Chamberlain survived the war.  He was wounded on six occasions, and he had six horses shot from under him.  He was hit by two bullets at Little Round Top.  One shot was stopped by his sword scabbard.  It is said by some, and disputed by others, that he presided over the parade of the defeated Southern army before the Appomattox Court House.  Of his own initiative, he ordered his men to come to attention and to present their arms as a mark of respect.  The courtesy was reciprocated when the commanding general from the South wheeled on his horse, and dropped the point of his sword to his stirrup with that customary Southern grace, and the great Confederate ensign was dipped.  Not a word was said on either side.  Was this a fine start to the flawed process called reconstruction?

We do know with some certainty that Chamberlain died in 1914, the year that a more frightful conflagration started in another part of the world but that would draw in the United States.  He had been involved in organising a fiftieth-year reunion for those involved in the battle of Gettysburg, but ill heath stopped him from attending.  Some say that he was the last veteran of the Civil War to have died of wounds received during that war. 

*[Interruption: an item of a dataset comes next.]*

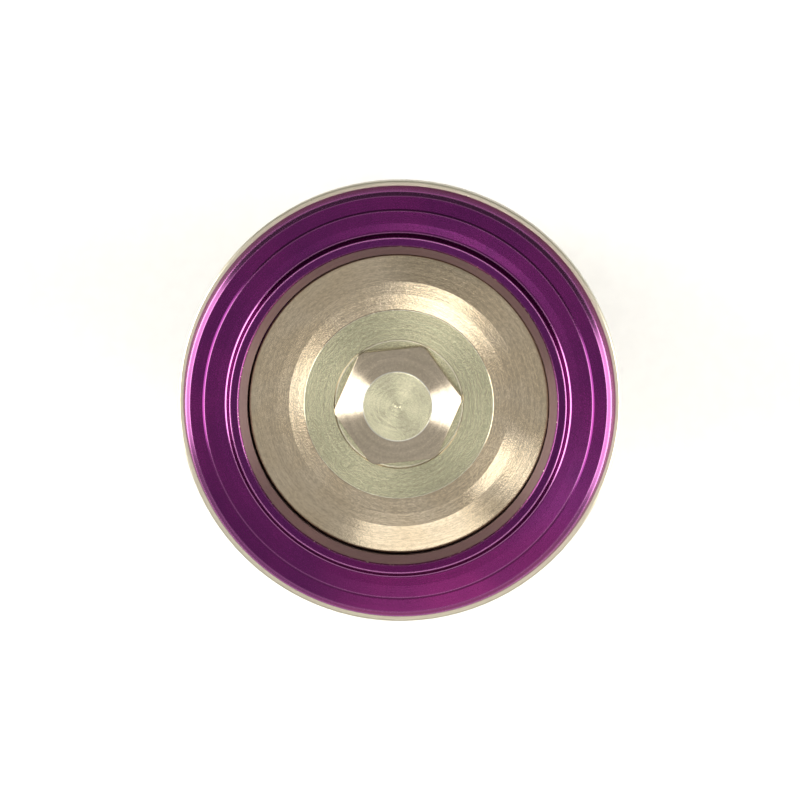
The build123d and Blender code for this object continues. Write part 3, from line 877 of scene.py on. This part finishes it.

For some reason, Chamberlain did not receive his Medal of Honour for his gallantry at Little Round Top until 1893.  The Medal of Honour is now held at the Joshua Chamberlain Museum in Maine.  In 2013, an anonymous donor presented the Medal to the historical society that runs the museum.  It had been found in the back of a book bought at a local church sale. 

The story of that Medal, like all history, was all down to chance.  It is like Hamlet’s musing in the graveyard on the noble dust of Alexander the Great ending up as a bung in a beer barrel.  We need to try to stay somehow earthed as we muse upon some of the themes that we might see in our stories of what men and women did before our time.